Un éleveur de chevaux de course mongol serait sans doute abasourdi de se promener en hiver en France, et de voir une bonne partie de nos grands dadais de chevaux emmitouflés jusqu’aux oreilles de couvertures à pois roses par des cavalières anxieuses, par des températures qui, en Mongolie, correspondraient à un temps hivernal clément. Étonné aussi de voir ces mêmes chevaux se goinfrer de carottes, de pommes et de céréales que les Mongols considèreraient bien plus appropriés à un repas humain. Ne parlons même pas des bonbons pour chevaux… Notre Mongol nous jetterait sans doute un petit regard en biais.
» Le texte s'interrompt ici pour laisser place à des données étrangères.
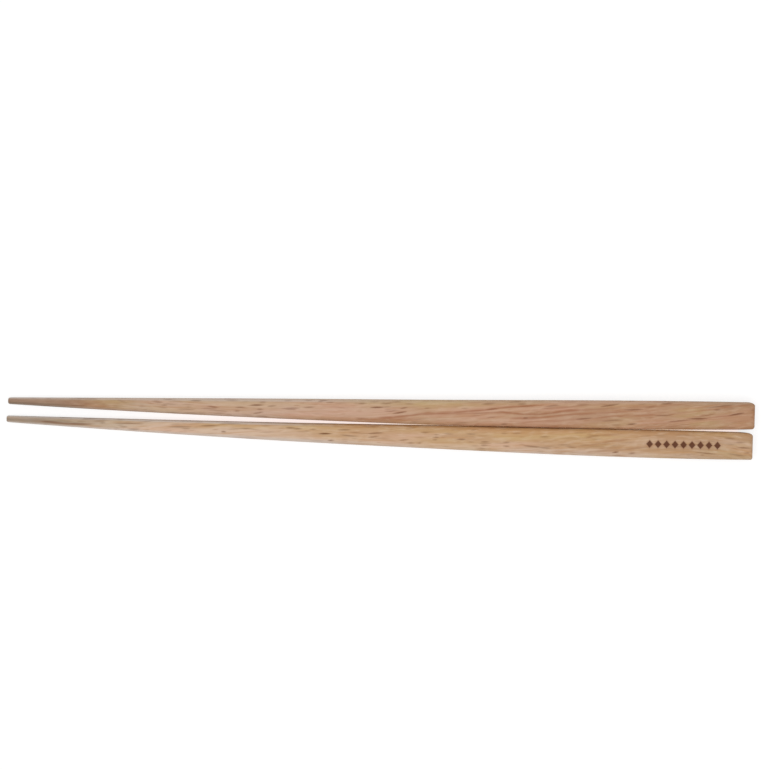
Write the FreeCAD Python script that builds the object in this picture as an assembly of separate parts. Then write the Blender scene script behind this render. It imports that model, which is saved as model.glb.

Il ne dirait rien parce qu’il est poli. Mais n’en penserait pas moins.
Entraîneur et éleveur mongol, attendant l'arrivée d'une course.
ll existe cependant un endroit de France où notre Mongol ne serait pas trop dépaysé. En Camargue. D’abord, parce que les Mongols trouvent que le cheval camargue ressemble à s’y méprendre à leurs chevaux. Ce n’est sans doute pas un hasard si d’anciennes théories ont avancé que les camargues trouveraient une partie de leurs origines chez les chevaux mongols. Ils ont en commun une grosse tête et une sacrée rusticité. Ensuite, parce que si les Mongols adorent les courses de chevaux, ils connaissent également parfaitement l’équitation de travail. Il faut les voir, au soleil couchant, rassembler les chèvres et les moutons à cheval.
Les Mongols sont un peu loin pour participer aux épreuves d'équitation de travail... Dommage !
Des chevaux libres
Les chevaux mongols ne se laissent pas caresser. On n’a pas élevé les cochons ensemble. Pas du genre à se laisser acheter par quelque humain que ce soit. Quand on demande pourquoi aux Mongols, ils ont un peu de mal à comprendre notre interrogation. Passer son temps à cajoler les chevaux, ça encore, ce n’est pas vraiment dans les mœurs. « Mais… parce que ce sont des animaux farouches », répondent-ils. « Ils vivent en liberté ». « Et nous en avons tellement ». Il n’est pas rare qu’un cavalier possède une dizaine de montures, si ce n’est plus. Pourquoi possédez-vous autant de chevaux ? Pour la viande ? Pas vraiment. Les Mongols mangent du cheval, à l’occasion, mais leur viande de base reste le mouton, le bœuf. Pour les courses ? Pas toujours. Pour le lait de jument alors, qui permet de faire l’araïk, la boisson nationale ? Oui, mais pas que. Alors pourquoi ? Une seule réponse revient, inlassablement, comme une évidence : « Pour le plaisir ».
Il arrive que les Mongols gardent des chevaux jusqu’à une trentaine d’années, quand ce cheval a eu une place particulière dans la famille, une histoire à part, quand il a initié tous les enfants à l’équitation. Mais en règle générale, les chevaux sont tués quand ils vieillissent, et les plus faibles meurent lors d’hivers trop rigoureux. Les nomades mongols ne sont pas riches. Et si leur rapport aux chevaux est passionné, il n’est pas affectif.
Mais qui respecte le plus le cheval ? Celui qui le monte à la rude, qui le fait galoper à bout de souffle dans la steppe, mais qui le laisse vivre toute sa vie dans des plaines immenses, dans de vastes troupeaux, parmi les siens ? Qui le laisse rester pour toujours un animal « farouche et libre » ? Ou celui qui le chouchoute comme un enfant mais l’enferme dans un box à longueur de journée et lui prend la tête dans des manèges sans horizon ? Nous n’avons vu aucun cheval tiquer en Mongolie. Aucun cheval au regard fou. Ils n’ont pas de foin l’hiver, pas de bonnet sur la tête, pas de caresses, pas de bonbons, mais ils sont libres. Et à les voir trotter à l’horizon, se baigner dans les lacs, se rouler dans la poussière... il semble que cette liberté-là n’a pas de prix.